Tool Granularity & Composition

Deep Dive · Tool & Capability Design

Granularity is the central tool-design decision: coarse enough to be safe, fine enough to be flexible.

Every tool sits somewhere on a spectrum from one fat do-everything call to a hundred atomic primitives, and where you place it determines how well the agent reasons, how many round-trips a task costs, how much can go wrong per call, and how badly your tool list bloats. This essay is about choosing the grain deliberately: when to consolidate steps behind one call, when to split a tool apart, and how to recognize the tool-explosion failure that is silently degrading agents across the 2025–2026 ecosystem.

STEP 1

Coarse tools and fine tools fail in opposite directions.
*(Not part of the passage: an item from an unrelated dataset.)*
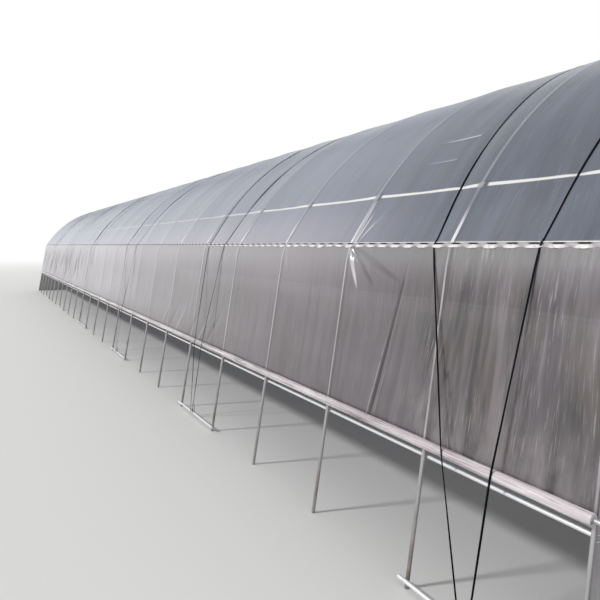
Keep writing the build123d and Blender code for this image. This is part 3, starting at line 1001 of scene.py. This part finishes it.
def streaks_and_painted_fold_light(look, base, streak):
    """Dust and condensation, strongest where a film is loose, which also makes it darker, and painted light:
    darker and lighter bands that are painted fold shade and highlights, brown staining that is partly a
    painted reflection of the earth, and short fine streaks that are partly painted crease shade and glints.
    """
    warp = look.ramp(look.noise((0.55, 0.8, 0.55), 1), 0.3, 0.7, -0.05, 0.05)
    bent = look.add("CombineXYZ", {1: warp}, 0)
    place = look.add("VectorMath", {0: look.place, 1: bent}, "Vector", operation="ADD")
    loose = look.mark("loose")
    amount = look.ramp(loose, 0.1, 1, 0.26, 1)
    bands = look.noise(streak, 2, 0.5, place=place)
    short = look.noise((3.6 * streak[0], 7.5 * streak[1], 3.6 * streak[2]), 3, 0.6, 0.2, place)
    patches = look.ramp(look.noise((2.4, 4.5, 2.4), 3, place=place), 0.4, 0.58, 0.12, 1)
    patches = look.times(patches, amount)
    stains_and_reflection = look.noise((1.7, 3.2, 1.7), 3, place=place)
    # Darker where the film is loose.
    look.layer(look.ramp(loose, 0.1, 1, 0, 0.62), tinted(base, 0.45))
    # Painted fold shade and highlights in the bands, painted crease shade and glints in the short streaks,
    # and brown staining that is partly a painted reflection of the ground.
    for where, grain, limits, colour in (
        (amount, stains_and_reflection, (0.48, 0.62, 0, 0.5), STAIN_AND_SOIL_REFLECTION),
        (amount, bands, (0.34, 0.47, 0.95, 0), tinted(base, 0.22)),
        (amount, bands, (0.53, 0.66, 0, 0.6), tinted(base, 2.4)),
        (patches, short, (0.28, 0.42, 0.7, 0), tinted(base, 0.35)),
        (patches, short, (0.56, 0.72, 0, 0.8), tinted(base, 4)),
    ):
        look.layer(look.times(look.ramp(grain, *limits), where), colour)
    return look.times(look.math("ADD", bands, look.times(short, 0.35)), patches)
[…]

A coarse tool — one call that finds the order, refunds it, and notifies the customer — is easy for the model to invoke correctly and cheap in round-trips, but it hides decisions the agent might need to make, can't be recombined for a case you didn't anticipate, and concentrates blast radius (one wrong call does three things). A fine tool — separate find, refund, notify — is flexible and recombinable, but multiplies round-trips, multiplies the places the model can desynchronize, and inflates the tool count. Neither is "correct"; the question is always which failure mode you can least afford for this capability.

STEP 2

Consolidate when the steps are an indivisible job the model shouldn't orchestrate.

If the model has no meaningful decision to make between step A and step B — it will always do B after A, and doing A without B is a bug — then exposing them separately only creates a way to fail. Collapse them. The test is decisional, not technical: not "are these one transaction in the database" but "does the agent ever legitimately want to do one without the other?" Refund-then-notify is one tool because a refund nobody is told about is never the goal. Search-then-read is two tools because the agent legitimately searches, reasons, and reads only some results.

# No decision between the steps -> one coarse tool
refund_order(order_id, reason)        # find + refund + notify, atomic

# Real decision between the steps -> keep them split
search_issues(query) -> [ids]       # model reasons over results...
get_issue(id)                          # ...then reads only the ones it chose

STEP 3

Split when one tool is overloaded with modes or unbounded output.

The opposite move. A tool that does subtly different things depending on a mode or action argument is two tools wearing one coat: the model has to first pick the tool, then re-pick the mode, doubling the place it can be wrong, and the schema becomes a union where half the fields are conditionally relevant. Split it. Likewise, a single tool whose output is unbounded — "return everything about this customer" — should be split into a cheap discovery call and a targeted fetch, so the model pays for only what it reads.

If a tool's description contains the word "or" describing what it does — "creates or updates," "searches or fetches" — that "or" is usually a seam where two tools were welded together. Splitting on the "or" almost always raises tool-selection accuracy.

STEP 4

Composition is a property you design for, not one you get for free.

Fine tools are only valuable if the agent can actually chain them, and chaining works only when the output of one tool is shaped to be the input of the next. A search that returns opaque internal IDs the fetch tool doesn't accept is two tools that don't compose — the model has to invent a translation step and will get it wrong. Designing for composition means agreeing on shared identifiers and shapes across a tool family so the agent can pipe them, the same way Unix pipes only work because every tool speaks lines of text.

STEP 5

Tool explosion is a measurable, ecosystem-wide failure.

More tools is not more capability past a point — it is context bloat and worse selection. The 2025–2026 numbers are blunt: a standard MCP stack (Playwright + GitHub + an IDE server) can consume over 20% of the context window before the agent starts, and correct-tool-selection accuracy has been measured dropping from ~95% with a focused set to ~71% with a full GitHub MCP server loaded — a ~24-point loss caused purely by tool count. GitHub Copilot cutting its tool set from 40 to 13, and Block going from 30+ Linear tools to 2, both produced benchmark improvements. Anthropic shipped deferred tool loading in late 2025 precisely so agents stop paying for tools they aren't using.

Every tool you add taxes every call the agent ever makes, whether or not it uses that tool, because the description sits in context and competes for selection. The marginal tool is rarely free; treat the tool list as a budget, not a buffet.

STEP 6

When fine-grained is worth the cost.

Coarse-by-default is the right bias for most agents, but it is wrong when the agent's value is open-ended composition — a coding or data-analysis agent needs primitive read/write/run tools precisely because the tasks were not anticipated and consolidation would amputate them. Consolidate when you know the workflow; keep primitives when the workflow is the thing the agent is supposed to invent — and never let primitive count grow unbounded just because each one looked cheap.